Stage 2 Supervision

A collection of tools for managing UNIX services.. Supervision means the system will restart the process immediately if it crash for some reason!

At its core, runit is a process supervision suite.

The concept of process supervision comes from several observations:

  • UNIX systems, even minimalistic ones, need to run long-lived processes, aka daemons.

That one is the core design principle of UNIX: one service -> one daemon.

  • Daemons can die at all times. Maybe they are missing a vital resource and cannot handle certain failure;
  • Automatically restarting daemons when they die is generally a good thing.

A process supervision system organizes the process hierarchy in a radical different way.

  • A process supervision system starts independent hierarchy of processes at boot time, called a supervision tree.
  • Your daemon is identified by the specific directory which contains all the information about it; then you send a message to the supervision tree.

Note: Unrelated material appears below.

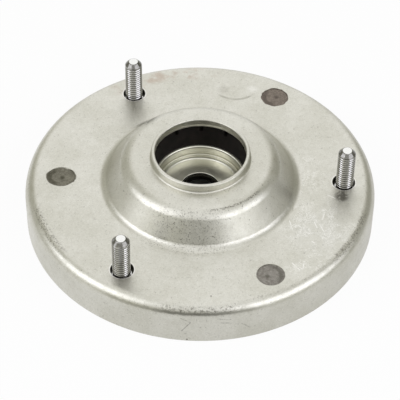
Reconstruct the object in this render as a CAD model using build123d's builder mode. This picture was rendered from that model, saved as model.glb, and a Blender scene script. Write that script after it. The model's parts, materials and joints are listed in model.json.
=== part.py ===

The supervision tree start the daemon as a leaf.
  • The parent of your daemon is a supervisor. Since your daemon is its direct child, the supervisor always knows the correct PID of your daemon.
  • To send signals to your daemons, you send a message to its supervisor, which will then send the signal to the daemon in your behalf.

The design of runit takes a very familiar approach by breaking down functionality into several small utilities responsible for a single task.

This approach allows the simple components to be composed in various ways to suit our needs.

The core runit utilities are runsvdir, runsv, chpst, svlogd, and sv.

Service supervision

Each service is associated with a service directory, and each service daemon runs as a child process of a supervising runsv process runing in this directory.

The runsv program provides a reliable interface for signalling the service daemon and controlling the service and supervisor.

Normally the sv program is used to send commands throught this interface, and to query status information about the service.

The runsv program supervises the corresponding service daemon. By default a service is defined to be up, that means, if the service daemon dies, will be restarted. Of course you can tell it otherwise.

The promise is that this reliable interface to control daemons and supervisors obsolete pid-guessing programs, such as pidoff, killall, start-stop-daemon, which, due to guessing are prone to failures by design.

It also obsoletes so called pid-files, no need for each and every service daemon to include code to daemonize, to write the new process id into a file, and to take care that file is removed properly on shutdown, which might be very difficult in case of a crash!

Clean process state

runit guarantees each service a clean process state, no matter if the service is activated for the first time or automatically at boot time, reactivated, or simply restarted. This means that the service always is started with the same environment, resource limits, open file descriptors, and controlling terminals.

Reliable logging facility

The runsv program provides a reliable logging facility for the service daemon. If configured, runsv creates a pipe, starts and supervises an additional log service, redirects the log daemon's standard input to read from the pipe, and redirects the service daemon's standard output to write to the pipe.

Restarting the service does not require restarting the log service, and vice versa.

A good choice for log daemon is runit's service logging daemon svlogd.

The service daemon and log daemon run with different process states and can run under different user id's.

Stage 2

Stage 2 handles the systems's uptime tasks (via the runsvdir program) and is running the whole system's uptime life spawn.

Stage 2 is portable across UNIX systems. runit is well suited for autopilot nodes, servers and embedded systems, and also does its job well on everyday working environments.

Stage 2 is packaging friendly: all software package that provides a service needs to do is to include a service directory in the package, we provide a symbolic link mechanism to this directory in /etc/service/. The service will be started within five seconds, and automatically at boot time.

The package's install and update scripts can use the reliable control interface to stop, start, restart or send signal to the service.

On package removal, the symbolic link simply is removed. The service will be taken down automatically.

Service dependencies

runit's service supervision resolves dependencies for service daemons designed to be run by a supervisor process automatically.

The service daemon (or the corresponding run script) should behave as follows:

  • before providing the service, check if all services it depends on are available. If not, exit with an error, the supervisor will then try again.
  • write all logs through runit's logging facility. The runsv program takes care that all logs for the service are written safely to disk.
  • optionally when the service is told to become down, take down other services that depend on this one after disabling the service.